兵站の重要性について

今週のお題東北地方太平洋沖地震

べつにはてなのお題に答える訳じゃないんだけど…

昨日、うちのワイフがぷりぷりと怒っていた。出勤中に聞いたラジオ番組での当初に腹が立ったらしい。その内容は「物資が余っているのにそれが必要なところに届かないのが腹立たしい」という内容だったらしい。ワイフ曰く「腹立たしいとなにごとか」。

確かに、もどかしい、ならわかる。歯がゆい、でもわかる。でも腹立たしい、という表現の影には、だれか責任を果たしていない人がいて、そいつが悪いと解釈できなくもない。

ワイフが大学で「ボランティアコーディネイター」なる課程を担当しているせいもあるのだろう。
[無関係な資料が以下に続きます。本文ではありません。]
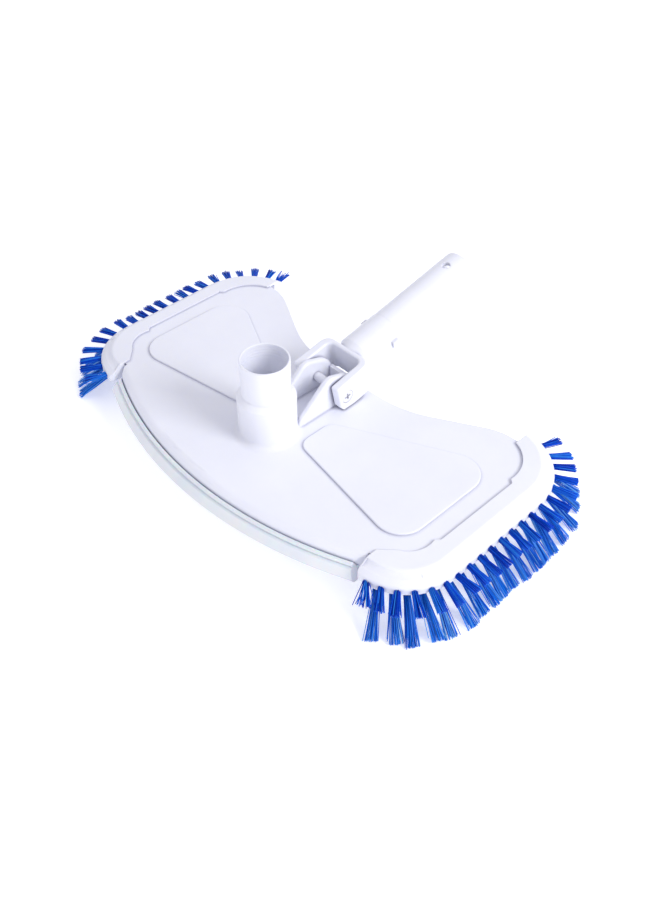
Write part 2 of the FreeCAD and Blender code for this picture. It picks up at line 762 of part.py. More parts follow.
def row_outline(side, row, offset_in, offset_out):
    """A band of the upper or lower row, between two offsets from the bar's outer edge."""
    front = [f"(bar_front_round + ({offset}))" for offset in (offset_out, offset_in)]
    rear = [f"(bar_rear_round + ({offset}))" for offset in (offset_out, offset_in)]

    def front_end(radius):
        return (f"bar_front_x + {radius} * cos({row}_front_angle)",
                f"-{radius} * sin({row}_front_angle)")

    def rear_end(radius):
        return (f"bar_rear_x + {radius} * cos({row}_rear_angle)",
                f"bar_rear_y + {radius} * sin({row}_rear_angle)")

    corners = [
        (*front_end(front[0]), front[0]),
        (f"bar_front_x + {front[0]}", "0"),
        (f"bar_rear_x + {rear[0]}", "bar_rear_y", rear[0]),
        rear_end(rear[0]),
        (*rear_end(rear[1]), f"-{rear[1]}"),
        (f"bar_rear_x + {rear[1]}", "bar_rear_y"),
        (f"bar_front_x + {front[1]}", "0", f"-{front[1]}"),
        front_end(front[1]),
    ]
    return mirrored(side, corners)


def make_upper_bristles(side, word):
    """The short row that stands out of the bar's outer face."""
    body = new_body(word + "_upper_bristles")
    band = new_sketch(body, "XY_Plane", "-upper_top - upper_thick")
    add_loop(band, row_outline(side, "upper", "0", "upper_long"))
    pad(body, band, "upper_thick")


def make_lower_bristles(side, word):
    """The long row that splays down and outwards to the floor."""
    body = new_body(word + "_lower_bristles")
    roots = new_sketch(body, "XY_Plane", "-bar_depth")
    add_loop(roots, row_outline(side, "lower", "-lower_root_in", "-lower_root_out"))
    tips = new_sketch(body, "XY_Plane", "-deck_drop")
    add_loop(tips, row_outline(side, "lower", "lower_tip_in", "lower_tip_out"))
    fan = body.newObject("PartDesign::AdditiveLoft", "fan")
    fan.Profile = roots
    fan.Sections = [tips]
    fan.Ruled = True


# ---------------------------------------------------------------- ballast

def make_plate(label, outlines, low, thick):
    """A flat piece: its outline, and one inside it if it is a ring."""
    body = new_body(label)
    sketch = new_sketch(body, "XY_Plane", low)
    for outline in outlines:
        add_loop(sketch, outline)
    pad(body, sketch, thick)
    return body


def make_ballast(side, word):
    make_plate(
        word + "_ballast_weight", [ballast_outline(side, "0", "0")],
        "-(pocket_depth - boss_clear)", "ballast_thick")
    margin = "pocket_gap + deck_wall"
    make_plate(
        word + "_ballast_gasket",
        [ballast_outline(side, margin, margin),
         ballast_outline(side, "pocket_gap", "pocket_gap")],
        "-(pocket_depth + gasket_thick)", "gasket_thick")
    cover = make_plate(
        word + "_ballast_cover", [ballast_outline(side, "cover_side", "cover_end")],
        "-(pocket_depth + gasket_thick + cover_thick)", "cover_thick")
    round_edges(
        cover, "cover_corner", lambda edge, spot: abs(edge.tangentAt(edge.FirstParameter).z) > 0.9)
    sinks = new_sketch(cover, "XY_Plane", "-(pocket_depth + gasket_thick + cover_thick)")
    for x, y in COVER_SCREWS:
        add_circle(sinks, f"{side * x}", f"{y}", "screw_dia")
    doc.recompute()
    hole = cover.newObject("PartDesign::Hole", "screw_holes")
    hole.Profile = sinks
    hole.DepthType = "ThroughAll"
    hole.Reversed = True
    bind(hole, "Diameter", "screw_dia + 2 * screw_gap")
    hole.HoleCutType = "Countersink"
    hole.HoleCutCustomValues = True
    bind(hole, "HoleCutDiameter", "screw_head_dia + 2 * screw_gap")
    hole.HoleCutCountersinkAngle = 90


def cylinder(name, dia, height, x, y, z):
    item = doc.addObject("Part::Cylinder", name)
    bind(item, "Radius", f"({dia}) / 2")
    bind(item, "Height", height)
    for axis, text in zip("xyz", (x, y, z)):
        bind(item, "Placement.Base." + axis, text)
    return item


def screw_group(label, side, spots, head, head_low, shank_low, shank_high):
    """Screws driven from below, each its own solid; head makes the piece below the shank."""
    screws = []
    for x, y in spots:
        shank = cylinder(
            "shank", "screw_dia", f"({shank_high}) - ({shank_low})", f"{side * x}", f"{y}", shank_low)
        whole = doc.addObject("Part::Fuse", "screw")
        whole.Base = shank
        whole.Tool = head(f"{side * x}", f"{y}")
        slot = doc.addObject("Part::Box", "slot")
        for prop, text in (("Length", "drive_long"), ("Width", "drive_wide"), ("Height", "1")):
            bind(slot, prop, text)
        bind(slot, "Placement.Base.x", f"{side * x} - drive_long / 2")
        bind(slot, "Placement.Base.y", f"{y} - drive_wide / 2")
        bind(slot, "Placement.Base.z", f"({head_low}) + drive_deep - 1")
        slotted = doc.addObject("Part::Cut", "slotted_screw")
        slotted.Base = whole
        slotted.Tool = slot
        screws.append(slotted)
    group = doc.addObject("Part::Compound", label)
    group.Label = label
    group.Links = screws
    bind(group, "Placement.Base.y", PLACE_Y)
    bind(group, "Placement.Base.z", PLACE_Z)


def make_screws(side, word):
    cover_low = "-(pocket_depth + gasket_thick + cover_thick)"
    shelf_low = "-(deck_plate + slot_gap + shelf_thick)"
    pan_low = f"{shelf_low} - screw_head_high"

    def sunk_head(x, y):
        cone = doc.addObject("Part::Cone", "sunk_head")
        bind(cone, "Radius1", "screw_head_dia / 2")
        bind(cone, "Radius2", "screw_dia / 2")
        bind(cone, "Height", "(screw_head_dia - screw_dia) / 2")
        for axis, text in zip("xyz", (x, y, cover_low)):
            bind(cone, "Placement.Base." + axis, text)
        return cone

    def pan_head(x, y):
        return cylinder("pan_head", "screw_head_dia", "screw_head_high", x, y, pan_low)

    screw_group(
        word + "_cover_screws", side, COVER_SCREWS, sunk_head, cover_low,
        f"{cover_low} + shank_overlap", "-deck_plate - pilot_rest")
    screw_group(
        word + "_bar_screws", side, BAR_SCREWS, pan_head, pan_low,
        shelf_low, "-bar_screw_below")


# ---------------------------------------------------------------- pole handle and pivot

def handle_body(label):
    """A body drawn from the pivot along the handle's own axis, tilted to its rest angle."""
    body = doc.addObject("PartDesign::Body", label)
    body.Label = label
    body.Placement.Rotation = Rotation(Vector(1, 0, 0), value("rest_angle"))
    bind(body, "Placement.Rotation.Angle", "rest_angle")
    bind(body, "Placement.Base.y", f"pivot_y + ({PLACE_Y})")
    bind(body, "Placement.Base.z", f"pivot_z + ({PLACE_Z})")
    return body


def make_handle():
    body = handle_body("pole_handle")
    fork = new_sketch(body, "XY_Plane", "-yoke_bottom")
    half = [
        ("yoke_slot", "-yoke_front"),
        ("yoke_half", "-yoke_front"),
        ("yoke_half - yoke_taper", "yoke_back - yoke_round", "yoke_round"),
        ("yoke_half - yoke_taper - yoke_round", "yoke_back"),
    ]
    inner = "yoke_back - yoke_web"
    left = [(f"-({c[0]})", c[1]) for c in half[::-1]]
    left[0] = (*left[0], "yoke_round")
    add_loop(fork, half + left + [
        ("-yoke_slot", f"{inner} - yoke_slot_round", "-yoke_slot_round"),
        ("-yoke_slot + yoke_slot_round", inner),
        ("yoke_slot - yoke_slot_round", inner, "-yoke_slot_round"),
        ("yoke_slot", f"{inner} - yoke_slot_round"),
    ])
    pad(body, fork, "yoke_bottom + yoke_top")

    toe = new_sketch(body, "YZ_Plane")
    add_loop(toe, [
        ("-yoke_front - 1", "-yoke_bottom - 1"),
        ("toe_start + 1", "-yoke_bottom - 1"),
        ("toe_start", "-yoke_bottom"),
        ("-toe_turn", "-toe_turn_low"),
        ("-yoke_front", "-toe_low"),
        ("-yoke_front - 1", "-toe_low"),
    ])
    pocket(body, toe, "3 * yoke_half", both_ways=True)
    front_y = value("-yoke_front")
    round_edges(body, "yoke_front_round", lambda edge, spot: near(spot.y, front_y)
                and abs(edge.tangentAt(edge.FirstParameter).z) > 0.9)
    rims = [value("yoke_top"), value("-yoke_bottom")]
    past_toe = value("toe_start + 3")
    round_edges(body, "yoke_edge", lambda edge, spot: near(spot.z, rims[0])
                or (near(spot.z, rims[1]) and spot.y > past_toe))

    spigot = new_sketch(body, "YZ_Plane")
    radius, seat, bore = "spigot_dia / 2", "pole_seat_dia / 2", "spigot_bore / 2"
    add_loop(spigot, [
        ("yoke_back - yoke_web / 2", "0"),
        ("spigot_bore_start", "0"),
        ("spigot_bore_start", bore),
        ("spigot_end", bore),
        ("spigot_end", f"{seat} - spigot_round", "spigot_round"),
        ("spigot_end - spigot_round", seat),
        ("nub_at + nub_long", seat),
        ("nub_at + nub_long", radius),
        ("blend_end", radius),
        ("yoke_back - yoke_web / 2", "yoke_top - yoke_edge / 2"),
    ])
    turn(body, "Revolution", spigot, "H_Axis", "360")

    nubs = new_sketch(body, "XY_Plane")
    for side in (1, -1):
        outer = f"{side} * (spigot_dia / 2 + nub_proud)"
        inner_x = f"{side} * (spigot_dia / 2 - 1)"
        add_loop(nubs, rectangle(inner_x, "nub_at - nub_long / 2", outer, "nub_at + nub_long / 2"))
    pad(body, nubs, "nub_high")

    clip = new_sketch(body, "XY_Plane")
    add_circle(clip, "0", "spigot_end - clip_back", "clip_dia")
    pocket(body, clip, "2 * spigot_dia", both_ways=True)
    pin_bore = new_sketch(body, "YZ_Plane")
    add_circle(pin_bore, "0", "0", "pin_dia + 2 * screw_gap")
    pocket(body, pin_bore, "3 * yoke_half", both_ways=True)
    for side in (1, -1):
        near_face = "yoke_half + 1" if side > 0 else "-yoke_half + pin_seat"
        seat = new_sketch(body, "YZ_Plane", near_face)
        add_circle(seat, "0", "0", "pin_head_dia + 2 * pin_seat_gap")
        pocket(body, seat, "pin_seat + 1")


def make_pivot():
    pin = handle_body("pivot_pin")
    head_face = "yoke_half - pin_seat + pin_head_high"
    nut_face = "yoke_half - pin_seat + pin_nut_high"
    shank = new_sketch(pin, "YZ_Plane", f"-({nut_face}) - pin_end")
    add_circle(shank, "0", "0", "pin_dia")
    pad(pin, shank, f"({nut_face}) + pin_end + yoke_half - pin_seat")
    head = new_sketch(pin, "YZ_Plane", "yoke_half - pin_seat")
    add_circle(head, "0", "0", "pin_head_dia")
    pad(pin, head, "pin_head_high")
    recess = new_sketch(pin, "YZ_Plane", head_face)
    arm, half = "recess_arm", "recess_half"
    add_loop(recess, [
        (f"-{arm}", f"-{half}"), (f"-{half}", f"-{half}"), (f"-{half}", f"-{arm}"),
        (half, f"-{arm}"), (half, f"-{half}"), (arm, f"-{half}"),
        (arm, half), (half, half), (half, arm),
        (f"-{half}", arm), (f"-{half}", half), (f"-{arm}", half),
    ])
    pocket(pin, recess, "recess_deep")
    nut = handle_body("pivot_push_nut")
    ring = new_sketch(nut, "YZ_Plane", f"-({nut_face})")
    add_circle(ring, "0", "0", "pin_head_dia")
    add_circle(ring, "0", "0", "pin_dia + 2 * screw_gap")
    pad(nut, ring, "pin_nut_high")


# ---------------------------------------------------------------- build, check and write

def check_and_write():
    doc.recompute()
    for item in doc.Objects:
        if any(word in item.State for word in ("Invalid", "Error")):
            raise RuntimeError(f"{item.Name} ({item.Label}) failed: {item.State}")
    parts = [item for item in doc.Objects
             if item.TypeId in ("PartDesign::Body", "Part::Compound")]
    os.makedirs("parts", exist_ok=True)
    for item in parts:
        shape = item.Shape
        if shape.isNull() or not shape.isValid() or not shape.Solids:
            raise RuntimeError(item.Label + " has no valid solid")
        shape.exportStep(f"parts/{item.Label}.step")
        box = shape.BoundBox
        print(f"{item.Label:24s} {len(shape.Solids)} solids {shape.Volume:10.1f} mm3"
              f"  x {box.XMin:7.1f} {box.XMax:7.1f}  y {box.YMin:7.1f} {box.YMax:7.1f}"
              f"  z {box.ZMin:6.1f} {box.ZMax:6.1f}")


make_deck_shell()
make_bumper_strip()
for side, word in ((-1, "left"), (1, "right")):
    make_brush_bar(side, word)
    make_upper_bristles(side, word)
    make_lower_bristles(side, word)
    make_ballast(side, word)
    make_screws(side, word)
make_handle()
make_pivot()
check_and_write()
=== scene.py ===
import math
import random

import bpy
from mathutils import Matrix, Vector


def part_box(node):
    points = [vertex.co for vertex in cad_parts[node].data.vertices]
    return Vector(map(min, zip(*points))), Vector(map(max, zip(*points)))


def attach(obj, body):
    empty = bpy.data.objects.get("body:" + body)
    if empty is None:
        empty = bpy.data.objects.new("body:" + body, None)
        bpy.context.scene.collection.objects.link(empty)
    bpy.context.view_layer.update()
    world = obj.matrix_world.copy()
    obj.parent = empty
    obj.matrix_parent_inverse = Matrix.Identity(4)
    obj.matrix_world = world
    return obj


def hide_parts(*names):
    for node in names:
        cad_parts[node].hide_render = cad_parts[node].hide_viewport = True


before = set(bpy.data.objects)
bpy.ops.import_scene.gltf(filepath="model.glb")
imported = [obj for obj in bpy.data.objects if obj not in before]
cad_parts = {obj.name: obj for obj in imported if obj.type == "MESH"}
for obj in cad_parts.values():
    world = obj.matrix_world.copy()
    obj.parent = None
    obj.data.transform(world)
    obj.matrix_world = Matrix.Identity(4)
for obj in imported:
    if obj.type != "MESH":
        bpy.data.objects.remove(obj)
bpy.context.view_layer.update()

MM = 0.001

# The deck's top face and the hose tail's axis, which the brush rows and the camera are placed
# from. The axis is a known way ahead of the middle of the ballast weights.
FLOOR_TO_DECK = 32.0 * MM
TAIL_TO_BALLAST = 29.0 * MM
ballast_low, ballast_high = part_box("left_ballast_weight")
TAIL_Y = (ballast_low.y + ballast_high.y) / 2 - TAIL_TO_BALLAST


# ---------------------------------------------------------------- node helpers

def new_material(name):
    material = bpy.data.materials.new(name)
    material.use_nodes = True
    tree = material.node_tree
    return material, tree, tree.nodes["Principled BSDF"]


def add(tree, kind, **settings):
    """A node with its inputs and properties set by name."""
    node = tree.nodes.new(kind)
    for key, setting in settings.items():
        socket = node.inputs.get(key.replace("_", " "))
        if socket is not None:
            socket.default_value = setting
        else:
            setattr(node, key, setting)
    return node


def set_inputs(node, **settings):
    for key, setting in settings.items():
        node.inputs[key.replace("_", " ")].default_value = setting


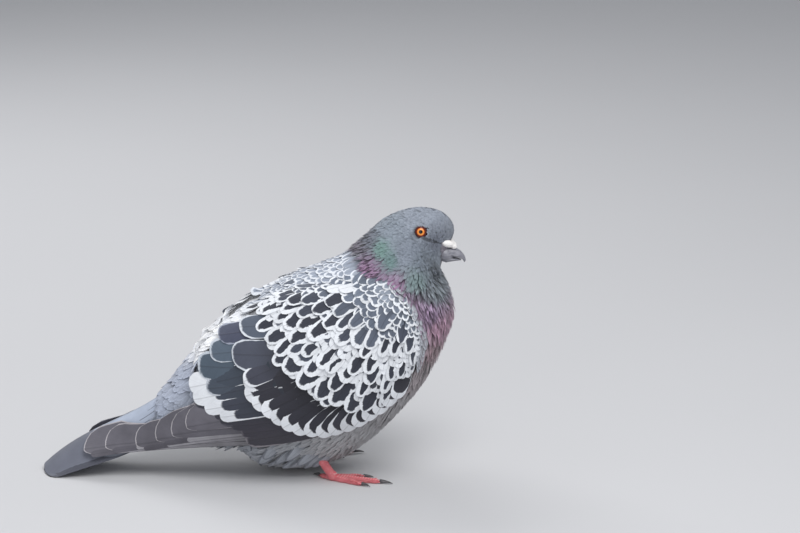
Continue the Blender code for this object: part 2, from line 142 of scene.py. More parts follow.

善意とニーズを結びつけるのはそう簡単ではない。ナホトカ号が油を流した福井の磯部で善意の勇士たちが食べるものも、寝る場所もなく立ち往生した話や、阪神大震災の避難所で、大量のにぎりめしが腐臭を放っていた現実は、人々にボランティアコーディネイターの重要性を認識させた。

物資とニーズを結びつけるのは「裏方」の仕事である。内田先生は「兵站」という言葉を使ったクローズアップ現代は、「ロジスティック」という珍しい分野の専門家をゲストに呼んだ。

兵站、は北方謙三の歴史モノが好きな読者には耳慣れた言葉だが、「補給」と言い換えてもよろしい。食料、衣類、衛生、医療、装備など、戦線にたつ兵士の背後を「戦場」で支える仕事である。1万人の人が働けば、1万人の食事と寝る場所と衣類がいる。戦場でも「生活」があるわけである。黙っていてそれが成立するはずがない。困った人と助ける人がいれば、援助が成立する、と考えるのは残念ながら対人援助の素人である。

兵站は専門的な仕事である。だれがどこで困っていて、手元にどれだけの資源があるか。自分が援助できなくてもよい。それらを調整できれば、その人は既に「兵站」の専門職である。しかし、兵站のプロフェッショナルに注目が集まることは少ない。それは医師や看護師に注目が集まるが、ソーシャルワーカーには注目が集まらないこととよく似ている。

たぶん、「腹立たしい」と投書した人は、ソーシャルワーカーの存在もご存じないのであろう。補給の重要性を軽んじ、戦線を伸ばしきった日本陸軍の失敗から私たちはもっと学ぶべきである。戦線の縮小と戦力の集中という基本は、戦争以外にも応用可能である。